The wheeled three-link snake model is a well-known example of an underactuated robotic system whose motion can be kinematically controlled by periodic changes of its internal shape, coupled with nonholonomic constraints. A known problem of this model is the existence of kinematic singularities at symmetric configurations where the three constraints become linearly dependent. Another critical assumption of this model is that the constraints of zero lateral slippage always hold, which requires large friction at the ground contact. This assumption breaks down when the inputs’ actuation frequency becomes too large, or when passing through singular configurations where the constraint forces grow unbounded. In this work, we extend the kinematic model by allowing for wheels slippage when the constraint forces reach an upper bound imposed by Coulomb friction. Using numerical simulations, we analyze the system’s hybrid dynamics governed by stick–slip transitions at the three wheels. We study the influence of actuation frequency on evolution of stick–slip periodic solutions which induce reversal in direction of net motion, and also show the existence of optimal frequencies that maximize the net displacement per cycle or mean translational speed. In addition, we show that passing through kinematic singularities is overcome by stick–slip transitions which keep the constraint forces and body velocity at finite bounded values.
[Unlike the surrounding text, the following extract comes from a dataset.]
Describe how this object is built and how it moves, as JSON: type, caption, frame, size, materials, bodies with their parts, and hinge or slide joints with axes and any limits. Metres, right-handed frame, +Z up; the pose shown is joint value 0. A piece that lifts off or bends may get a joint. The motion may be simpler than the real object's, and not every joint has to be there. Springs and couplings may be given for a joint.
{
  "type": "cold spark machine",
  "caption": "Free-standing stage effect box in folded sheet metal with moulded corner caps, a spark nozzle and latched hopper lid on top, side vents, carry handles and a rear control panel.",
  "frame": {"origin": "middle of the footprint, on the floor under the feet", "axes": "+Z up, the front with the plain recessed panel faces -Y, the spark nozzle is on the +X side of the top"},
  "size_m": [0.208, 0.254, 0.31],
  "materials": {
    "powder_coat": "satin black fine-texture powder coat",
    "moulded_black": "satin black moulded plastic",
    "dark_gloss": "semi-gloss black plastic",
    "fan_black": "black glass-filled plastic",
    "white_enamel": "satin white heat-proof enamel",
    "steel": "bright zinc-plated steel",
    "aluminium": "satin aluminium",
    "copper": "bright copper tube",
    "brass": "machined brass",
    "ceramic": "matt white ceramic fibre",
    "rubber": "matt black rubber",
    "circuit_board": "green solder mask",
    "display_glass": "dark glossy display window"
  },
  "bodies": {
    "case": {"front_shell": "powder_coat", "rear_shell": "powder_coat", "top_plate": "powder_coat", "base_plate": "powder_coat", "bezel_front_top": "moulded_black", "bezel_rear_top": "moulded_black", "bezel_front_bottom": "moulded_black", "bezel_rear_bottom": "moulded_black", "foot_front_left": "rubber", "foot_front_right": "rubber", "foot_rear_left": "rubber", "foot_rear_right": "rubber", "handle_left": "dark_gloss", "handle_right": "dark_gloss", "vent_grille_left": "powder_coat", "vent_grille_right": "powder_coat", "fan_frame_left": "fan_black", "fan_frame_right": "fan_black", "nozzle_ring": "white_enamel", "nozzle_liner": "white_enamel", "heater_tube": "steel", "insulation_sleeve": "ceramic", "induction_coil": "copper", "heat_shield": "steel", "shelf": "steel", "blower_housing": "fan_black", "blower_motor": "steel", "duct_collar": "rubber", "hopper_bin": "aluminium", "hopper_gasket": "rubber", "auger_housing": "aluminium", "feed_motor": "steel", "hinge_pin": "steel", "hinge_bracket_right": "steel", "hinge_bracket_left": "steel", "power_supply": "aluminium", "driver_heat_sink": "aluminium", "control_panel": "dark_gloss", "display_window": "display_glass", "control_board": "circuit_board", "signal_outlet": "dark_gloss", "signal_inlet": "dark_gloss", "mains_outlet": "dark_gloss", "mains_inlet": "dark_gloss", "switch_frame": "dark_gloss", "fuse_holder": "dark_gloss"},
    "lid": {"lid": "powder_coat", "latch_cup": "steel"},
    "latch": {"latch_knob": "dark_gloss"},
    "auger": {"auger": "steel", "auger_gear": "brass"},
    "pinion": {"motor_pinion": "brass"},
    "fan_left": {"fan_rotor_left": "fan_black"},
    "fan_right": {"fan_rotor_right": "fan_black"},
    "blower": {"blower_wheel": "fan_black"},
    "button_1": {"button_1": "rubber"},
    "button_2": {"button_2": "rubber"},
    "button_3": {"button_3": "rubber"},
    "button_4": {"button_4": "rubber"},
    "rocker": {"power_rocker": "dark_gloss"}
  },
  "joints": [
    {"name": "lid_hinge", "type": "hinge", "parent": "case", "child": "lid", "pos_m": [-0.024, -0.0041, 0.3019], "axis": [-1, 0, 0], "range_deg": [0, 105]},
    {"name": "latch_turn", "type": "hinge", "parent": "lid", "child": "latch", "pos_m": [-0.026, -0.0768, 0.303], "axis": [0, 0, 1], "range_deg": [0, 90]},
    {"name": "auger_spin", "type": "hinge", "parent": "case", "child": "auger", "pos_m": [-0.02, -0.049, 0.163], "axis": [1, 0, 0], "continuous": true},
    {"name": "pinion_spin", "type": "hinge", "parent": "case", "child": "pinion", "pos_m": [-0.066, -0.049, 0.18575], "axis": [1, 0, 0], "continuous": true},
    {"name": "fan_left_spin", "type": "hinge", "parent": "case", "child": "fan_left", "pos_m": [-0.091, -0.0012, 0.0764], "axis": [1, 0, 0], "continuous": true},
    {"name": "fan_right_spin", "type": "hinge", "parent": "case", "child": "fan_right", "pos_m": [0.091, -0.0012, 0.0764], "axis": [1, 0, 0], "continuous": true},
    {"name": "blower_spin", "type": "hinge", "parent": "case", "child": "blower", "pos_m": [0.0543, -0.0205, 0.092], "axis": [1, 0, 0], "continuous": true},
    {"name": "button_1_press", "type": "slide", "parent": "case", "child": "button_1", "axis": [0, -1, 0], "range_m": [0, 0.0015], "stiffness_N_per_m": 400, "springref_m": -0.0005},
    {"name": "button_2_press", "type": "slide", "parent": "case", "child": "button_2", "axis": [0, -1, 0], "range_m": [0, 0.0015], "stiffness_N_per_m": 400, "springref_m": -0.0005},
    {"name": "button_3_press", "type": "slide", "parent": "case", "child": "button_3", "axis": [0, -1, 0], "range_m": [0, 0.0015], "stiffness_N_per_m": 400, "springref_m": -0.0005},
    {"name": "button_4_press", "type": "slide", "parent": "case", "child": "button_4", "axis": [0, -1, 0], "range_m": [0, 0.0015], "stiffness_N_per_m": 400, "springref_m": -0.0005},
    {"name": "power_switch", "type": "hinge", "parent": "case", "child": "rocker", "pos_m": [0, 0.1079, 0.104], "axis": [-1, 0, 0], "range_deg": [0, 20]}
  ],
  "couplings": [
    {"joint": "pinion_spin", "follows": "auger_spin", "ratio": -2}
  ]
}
The analysis proves that in some cases, simple kinematic models of underactuated robotic locomotion should be augmented by the system’s hybrid dynamics which accounts for realistic frictional bounds on contact forces.

Keywords

Under-actuated robots Nonholonomic systems Robotic locomotion Friction Stick-slip transitions Hybrid dynamics 

Notes

Compliance with ethical standards

Conflicts of interest

The authors declare that they have no conflict of interest.

Supplementary material

Supplementary material 1 (mp4 13496 KB)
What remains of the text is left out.